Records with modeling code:
□ □ □

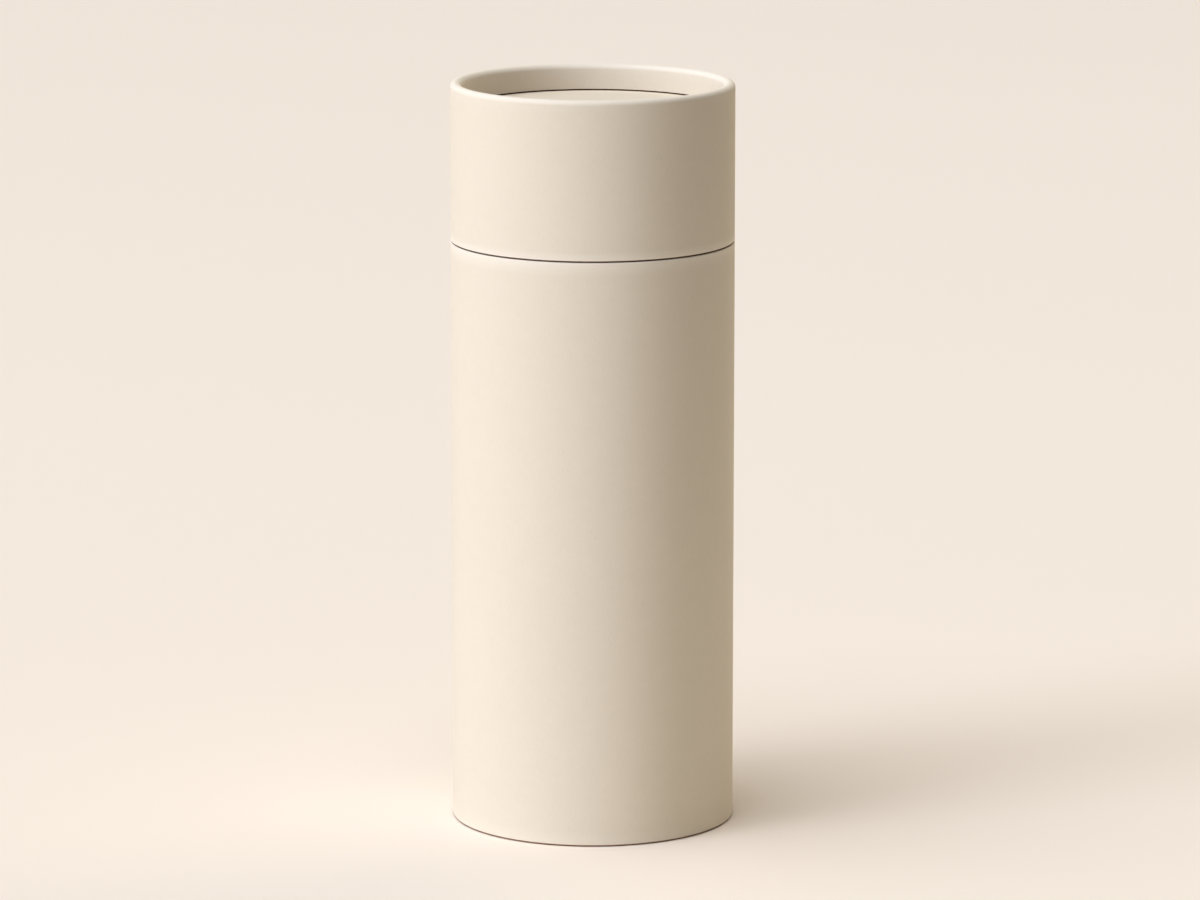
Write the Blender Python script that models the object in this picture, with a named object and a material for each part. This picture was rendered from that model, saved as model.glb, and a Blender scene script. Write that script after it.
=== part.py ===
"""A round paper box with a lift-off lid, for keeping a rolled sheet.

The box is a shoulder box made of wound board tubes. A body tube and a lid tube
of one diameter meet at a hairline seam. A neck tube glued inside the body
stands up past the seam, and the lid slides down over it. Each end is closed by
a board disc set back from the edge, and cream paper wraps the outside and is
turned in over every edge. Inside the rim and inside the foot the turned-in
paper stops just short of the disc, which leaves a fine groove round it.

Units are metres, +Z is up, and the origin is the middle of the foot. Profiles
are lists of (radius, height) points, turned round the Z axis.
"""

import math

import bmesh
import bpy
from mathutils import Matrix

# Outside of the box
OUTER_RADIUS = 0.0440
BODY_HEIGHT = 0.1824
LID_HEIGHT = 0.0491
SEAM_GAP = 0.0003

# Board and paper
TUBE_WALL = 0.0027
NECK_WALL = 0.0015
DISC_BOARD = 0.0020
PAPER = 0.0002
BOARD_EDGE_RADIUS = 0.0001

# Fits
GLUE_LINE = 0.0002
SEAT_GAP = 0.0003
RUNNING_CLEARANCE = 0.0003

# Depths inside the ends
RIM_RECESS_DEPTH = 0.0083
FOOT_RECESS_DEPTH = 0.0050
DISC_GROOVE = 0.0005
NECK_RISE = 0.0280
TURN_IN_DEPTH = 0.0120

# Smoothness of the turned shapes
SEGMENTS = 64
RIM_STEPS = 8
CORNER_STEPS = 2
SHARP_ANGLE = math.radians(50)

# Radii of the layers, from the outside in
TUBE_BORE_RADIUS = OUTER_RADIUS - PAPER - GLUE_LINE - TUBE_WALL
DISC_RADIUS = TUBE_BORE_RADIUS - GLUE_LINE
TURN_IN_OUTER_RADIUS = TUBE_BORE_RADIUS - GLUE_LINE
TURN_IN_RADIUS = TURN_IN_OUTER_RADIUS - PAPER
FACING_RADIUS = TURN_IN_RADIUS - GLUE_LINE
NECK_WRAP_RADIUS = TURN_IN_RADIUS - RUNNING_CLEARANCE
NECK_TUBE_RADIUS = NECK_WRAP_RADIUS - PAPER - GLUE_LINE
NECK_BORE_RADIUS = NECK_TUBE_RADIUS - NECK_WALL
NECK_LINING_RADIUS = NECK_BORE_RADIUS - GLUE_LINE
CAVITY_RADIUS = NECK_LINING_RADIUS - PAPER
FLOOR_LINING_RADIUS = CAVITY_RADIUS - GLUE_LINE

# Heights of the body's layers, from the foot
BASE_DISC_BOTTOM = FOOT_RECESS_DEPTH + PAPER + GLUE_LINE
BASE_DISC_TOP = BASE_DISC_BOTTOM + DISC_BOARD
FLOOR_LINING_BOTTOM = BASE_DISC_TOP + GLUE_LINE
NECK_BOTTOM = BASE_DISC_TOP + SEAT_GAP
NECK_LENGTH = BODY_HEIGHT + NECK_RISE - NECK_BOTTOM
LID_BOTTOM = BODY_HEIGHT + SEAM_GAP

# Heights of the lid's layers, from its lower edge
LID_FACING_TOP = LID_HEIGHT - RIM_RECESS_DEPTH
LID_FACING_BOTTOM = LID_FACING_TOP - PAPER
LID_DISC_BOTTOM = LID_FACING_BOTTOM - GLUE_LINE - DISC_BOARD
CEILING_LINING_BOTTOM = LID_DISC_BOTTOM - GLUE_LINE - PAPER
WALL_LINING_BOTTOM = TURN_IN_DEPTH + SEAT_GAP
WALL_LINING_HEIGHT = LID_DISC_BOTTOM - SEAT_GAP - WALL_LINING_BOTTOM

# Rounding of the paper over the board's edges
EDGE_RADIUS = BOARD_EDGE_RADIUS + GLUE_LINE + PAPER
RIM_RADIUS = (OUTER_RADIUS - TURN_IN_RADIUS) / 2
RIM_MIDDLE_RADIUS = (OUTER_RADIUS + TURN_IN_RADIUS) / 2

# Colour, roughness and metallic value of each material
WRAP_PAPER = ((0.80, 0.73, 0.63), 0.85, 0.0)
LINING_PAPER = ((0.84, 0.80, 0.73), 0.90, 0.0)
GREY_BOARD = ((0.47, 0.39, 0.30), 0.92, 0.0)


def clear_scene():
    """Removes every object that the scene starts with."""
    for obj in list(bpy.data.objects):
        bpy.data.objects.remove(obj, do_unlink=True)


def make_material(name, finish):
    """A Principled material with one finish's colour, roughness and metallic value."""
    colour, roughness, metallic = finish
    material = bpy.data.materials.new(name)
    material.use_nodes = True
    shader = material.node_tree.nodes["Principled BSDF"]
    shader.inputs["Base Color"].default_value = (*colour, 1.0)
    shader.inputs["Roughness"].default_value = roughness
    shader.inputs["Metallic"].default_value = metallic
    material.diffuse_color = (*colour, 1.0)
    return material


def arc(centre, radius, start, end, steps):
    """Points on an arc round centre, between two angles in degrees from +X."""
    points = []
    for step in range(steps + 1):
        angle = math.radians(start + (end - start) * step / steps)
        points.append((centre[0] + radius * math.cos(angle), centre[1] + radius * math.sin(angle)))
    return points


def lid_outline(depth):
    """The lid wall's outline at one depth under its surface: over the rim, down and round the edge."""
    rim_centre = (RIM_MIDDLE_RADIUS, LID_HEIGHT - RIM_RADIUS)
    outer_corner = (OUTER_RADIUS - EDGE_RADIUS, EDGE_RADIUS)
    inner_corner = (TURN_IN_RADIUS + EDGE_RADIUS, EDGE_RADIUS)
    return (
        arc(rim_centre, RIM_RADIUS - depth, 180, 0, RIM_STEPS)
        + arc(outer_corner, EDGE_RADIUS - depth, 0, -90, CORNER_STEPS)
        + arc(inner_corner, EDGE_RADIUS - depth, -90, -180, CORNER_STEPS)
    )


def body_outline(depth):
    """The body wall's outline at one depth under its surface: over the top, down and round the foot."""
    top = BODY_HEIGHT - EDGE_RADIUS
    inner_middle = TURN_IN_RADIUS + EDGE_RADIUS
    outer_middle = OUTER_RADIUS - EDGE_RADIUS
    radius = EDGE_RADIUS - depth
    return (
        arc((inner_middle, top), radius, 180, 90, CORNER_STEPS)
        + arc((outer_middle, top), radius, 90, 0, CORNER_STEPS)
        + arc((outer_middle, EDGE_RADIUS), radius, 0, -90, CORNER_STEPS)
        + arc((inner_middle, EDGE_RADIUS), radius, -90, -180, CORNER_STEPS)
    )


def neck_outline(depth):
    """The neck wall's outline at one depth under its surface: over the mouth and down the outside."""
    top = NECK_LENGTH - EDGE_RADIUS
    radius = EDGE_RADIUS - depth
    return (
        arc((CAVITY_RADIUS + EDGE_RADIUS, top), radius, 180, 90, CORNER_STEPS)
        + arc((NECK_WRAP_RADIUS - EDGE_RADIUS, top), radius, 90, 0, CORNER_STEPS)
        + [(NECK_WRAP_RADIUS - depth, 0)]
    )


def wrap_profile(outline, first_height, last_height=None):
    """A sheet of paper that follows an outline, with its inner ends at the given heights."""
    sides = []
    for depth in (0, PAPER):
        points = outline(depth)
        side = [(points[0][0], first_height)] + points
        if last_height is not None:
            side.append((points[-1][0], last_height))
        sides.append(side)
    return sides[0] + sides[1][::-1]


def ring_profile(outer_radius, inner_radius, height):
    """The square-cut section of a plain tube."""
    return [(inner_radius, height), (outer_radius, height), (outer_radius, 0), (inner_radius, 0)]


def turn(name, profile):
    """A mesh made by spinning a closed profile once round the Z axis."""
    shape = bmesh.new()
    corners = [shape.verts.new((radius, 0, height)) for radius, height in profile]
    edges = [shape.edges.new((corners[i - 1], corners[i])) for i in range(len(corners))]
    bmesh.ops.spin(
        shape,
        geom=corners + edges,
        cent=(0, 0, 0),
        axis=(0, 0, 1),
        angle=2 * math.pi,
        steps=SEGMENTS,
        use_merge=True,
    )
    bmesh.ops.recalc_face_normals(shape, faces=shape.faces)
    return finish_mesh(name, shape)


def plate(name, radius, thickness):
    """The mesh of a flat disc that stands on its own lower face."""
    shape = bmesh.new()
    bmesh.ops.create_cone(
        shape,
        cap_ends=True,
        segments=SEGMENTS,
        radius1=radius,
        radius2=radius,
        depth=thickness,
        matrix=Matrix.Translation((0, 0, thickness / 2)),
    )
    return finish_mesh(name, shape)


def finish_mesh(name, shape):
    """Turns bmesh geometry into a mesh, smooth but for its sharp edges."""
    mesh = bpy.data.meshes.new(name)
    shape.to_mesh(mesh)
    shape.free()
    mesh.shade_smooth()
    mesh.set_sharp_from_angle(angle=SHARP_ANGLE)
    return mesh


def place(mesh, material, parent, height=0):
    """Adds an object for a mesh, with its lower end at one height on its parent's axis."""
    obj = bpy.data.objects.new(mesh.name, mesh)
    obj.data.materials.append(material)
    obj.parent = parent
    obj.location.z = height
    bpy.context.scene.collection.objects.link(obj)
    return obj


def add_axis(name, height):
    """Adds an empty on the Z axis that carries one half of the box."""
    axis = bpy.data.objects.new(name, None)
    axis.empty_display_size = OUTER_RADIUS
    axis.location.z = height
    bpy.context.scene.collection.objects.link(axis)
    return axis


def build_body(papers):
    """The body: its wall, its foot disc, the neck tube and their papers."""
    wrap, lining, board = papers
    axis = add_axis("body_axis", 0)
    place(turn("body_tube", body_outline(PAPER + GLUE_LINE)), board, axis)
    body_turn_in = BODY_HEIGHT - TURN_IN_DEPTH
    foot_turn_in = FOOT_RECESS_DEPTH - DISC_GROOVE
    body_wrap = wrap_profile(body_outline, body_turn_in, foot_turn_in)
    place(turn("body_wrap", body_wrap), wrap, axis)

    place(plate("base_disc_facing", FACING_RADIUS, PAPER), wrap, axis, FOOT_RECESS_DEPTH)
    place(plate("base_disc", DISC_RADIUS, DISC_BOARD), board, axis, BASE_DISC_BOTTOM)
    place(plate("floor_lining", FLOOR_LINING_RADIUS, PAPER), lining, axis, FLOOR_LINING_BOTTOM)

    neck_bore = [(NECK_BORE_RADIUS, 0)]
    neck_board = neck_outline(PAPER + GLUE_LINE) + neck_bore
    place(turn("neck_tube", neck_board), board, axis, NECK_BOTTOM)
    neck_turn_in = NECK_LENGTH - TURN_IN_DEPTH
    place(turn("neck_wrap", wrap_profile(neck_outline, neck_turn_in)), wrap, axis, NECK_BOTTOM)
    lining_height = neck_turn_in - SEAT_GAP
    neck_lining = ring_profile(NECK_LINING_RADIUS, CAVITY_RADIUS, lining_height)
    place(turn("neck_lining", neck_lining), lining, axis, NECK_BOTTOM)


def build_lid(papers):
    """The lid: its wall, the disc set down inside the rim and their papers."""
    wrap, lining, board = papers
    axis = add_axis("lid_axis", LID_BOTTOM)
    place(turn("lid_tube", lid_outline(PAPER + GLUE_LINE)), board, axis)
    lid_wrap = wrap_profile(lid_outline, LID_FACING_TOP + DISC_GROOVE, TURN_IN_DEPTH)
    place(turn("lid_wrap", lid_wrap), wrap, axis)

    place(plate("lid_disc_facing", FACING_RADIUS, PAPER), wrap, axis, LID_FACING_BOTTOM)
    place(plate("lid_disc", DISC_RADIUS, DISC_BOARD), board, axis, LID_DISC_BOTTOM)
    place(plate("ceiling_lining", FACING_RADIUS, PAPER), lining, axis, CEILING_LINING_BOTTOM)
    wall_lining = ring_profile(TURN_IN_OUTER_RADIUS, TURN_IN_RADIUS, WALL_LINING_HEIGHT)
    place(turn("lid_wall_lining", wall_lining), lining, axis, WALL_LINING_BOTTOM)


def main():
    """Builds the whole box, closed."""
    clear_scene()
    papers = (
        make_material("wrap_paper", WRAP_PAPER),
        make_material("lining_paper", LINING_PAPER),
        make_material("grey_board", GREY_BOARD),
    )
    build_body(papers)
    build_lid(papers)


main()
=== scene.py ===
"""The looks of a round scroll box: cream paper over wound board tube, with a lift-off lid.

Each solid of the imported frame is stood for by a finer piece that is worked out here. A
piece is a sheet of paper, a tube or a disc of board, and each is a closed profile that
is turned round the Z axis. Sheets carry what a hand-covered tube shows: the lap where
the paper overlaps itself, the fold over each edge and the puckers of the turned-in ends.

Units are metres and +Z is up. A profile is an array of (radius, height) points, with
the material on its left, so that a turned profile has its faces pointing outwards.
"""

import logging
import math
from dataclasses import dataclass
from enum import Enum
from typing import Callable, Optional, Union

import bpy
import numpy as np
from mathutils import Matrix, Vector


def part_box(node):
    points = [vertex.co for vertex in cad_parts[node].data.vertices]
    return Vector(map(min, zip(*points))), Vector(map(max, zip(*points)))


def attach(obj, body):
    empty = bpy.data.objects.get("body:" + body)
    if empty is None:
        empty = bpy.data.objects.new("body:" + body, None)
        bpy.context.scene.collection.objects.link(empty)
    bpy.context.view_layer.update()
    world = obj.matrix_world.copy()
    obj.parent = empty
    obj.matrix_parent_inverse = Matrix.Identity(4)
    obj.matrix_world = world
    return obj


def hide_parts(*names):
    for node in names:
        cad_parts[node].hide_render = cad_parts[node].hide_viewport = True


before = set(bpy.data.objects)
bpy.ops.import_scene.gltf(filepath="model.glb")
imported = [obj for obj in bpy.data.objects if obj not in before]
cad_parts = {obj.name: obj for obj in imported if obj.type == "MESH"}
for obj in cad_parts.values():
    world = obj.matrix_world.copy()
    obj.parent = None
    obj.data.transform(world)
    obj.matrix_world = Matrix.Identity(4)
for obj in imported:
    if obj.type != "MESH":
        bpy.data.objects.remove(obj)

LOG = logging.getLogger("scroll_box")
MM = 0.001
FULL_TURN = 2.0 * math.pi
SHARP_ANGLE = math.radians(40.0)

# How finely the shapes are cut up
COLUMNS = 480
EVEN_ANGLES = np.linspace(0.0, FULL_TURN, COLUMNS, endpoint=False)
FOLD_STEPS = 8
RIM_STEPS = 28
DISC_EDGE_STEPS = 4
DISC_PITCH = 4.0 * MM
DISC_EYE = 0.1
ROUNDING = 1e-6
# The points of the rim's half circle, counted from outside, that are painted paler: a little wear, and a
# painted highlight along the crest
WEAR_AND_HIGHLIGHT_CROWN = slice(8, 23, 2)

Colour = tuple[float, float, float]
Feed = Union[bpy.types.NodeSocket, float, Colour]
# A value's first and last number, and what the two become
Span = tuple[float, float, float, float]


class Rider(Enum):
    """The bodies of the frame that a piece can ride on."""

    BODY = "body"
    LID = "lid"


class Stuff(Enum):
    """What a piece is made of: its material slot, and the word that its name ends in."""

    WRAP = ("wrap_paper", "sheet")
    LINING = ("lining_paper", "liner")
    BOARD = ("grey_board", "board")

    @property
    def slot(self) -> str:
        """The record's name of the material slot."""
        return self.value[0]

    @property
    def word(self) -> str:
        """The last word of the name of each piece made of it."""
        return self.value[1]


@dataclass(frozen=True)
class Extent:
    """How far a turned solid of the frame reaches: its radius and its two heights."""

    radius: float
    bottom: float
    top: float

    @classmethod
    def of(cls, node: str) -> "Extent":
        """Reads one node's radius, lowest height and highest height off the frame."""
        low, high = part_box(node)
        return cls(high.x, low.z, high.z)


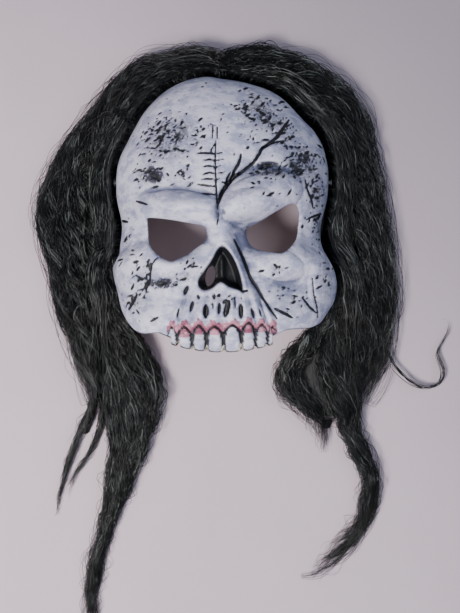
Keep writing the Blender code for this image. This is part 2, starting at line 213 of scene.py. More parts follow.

□ □ □

Problem to work on: Give again the run of lines that opens at the line with "wrap, axis, LID_FACING_BOTTOM)" and closes at the line with "import numpy as np", exactly, and only that run.

Response to this task:
    place(plate("lid_disc_facing", FACING_RADIUS, PAPER), wrap, axis, LID_FACING_BOTTOM)
    place(plate("lid_disc", DISC_RADIUS, DISC_BOARD), board, axis, LID_DISC_BOTTOM)
    place(plate("ceiling_lining", FACING_RADIUS, PAPER), lining, axis, CEILING_LINING_BOTTOM)
    wall_lining = ring_profile(TURN_IN_OUTER_RADIUS, TURN_IN_RADIUS, WALL_LINING_HEIGHT)
    place(turn("lid_wall_lining", wall_lining), lining, axis, WALL_LINING_BOTTOM)


def main():
    """Builds the whole box, closed."""
    clear_scene()
    papers = (
        make_material("wrap_paper", WRAP_PAPER),
        make_material("lining_paper", LINING_PAPER),
        make_material("grey_board", GREY_BOARD),
    )
    build_body(papers)
    build_lid(papers)


main()
=== scene.py ===
"""The looks of a round scroll box: cream paper over wound board tube, with a lift-off lid.

Each solid of the imported frame is stood for by a finer piece that is worked out here. A
piece is a sheet of paper, a tube or a disc of board, and each is a closed profile that
is turned round the Z axis. Sheets carry what a hand-covered tube shows: the lap where
the paper overlaps itself, the fold over each edge and the puckers of the turned-in ends.

Units are metres and +Z is up. A profile is an array of (radius, height) points, with
the material on its left, so that a turned profile has its faces pointing outwards.
"""

import logging
import math
from dataclasses import dataclass
from enum import Enum
from typing import Callable, Optional, Union

import bpy
import numpy as np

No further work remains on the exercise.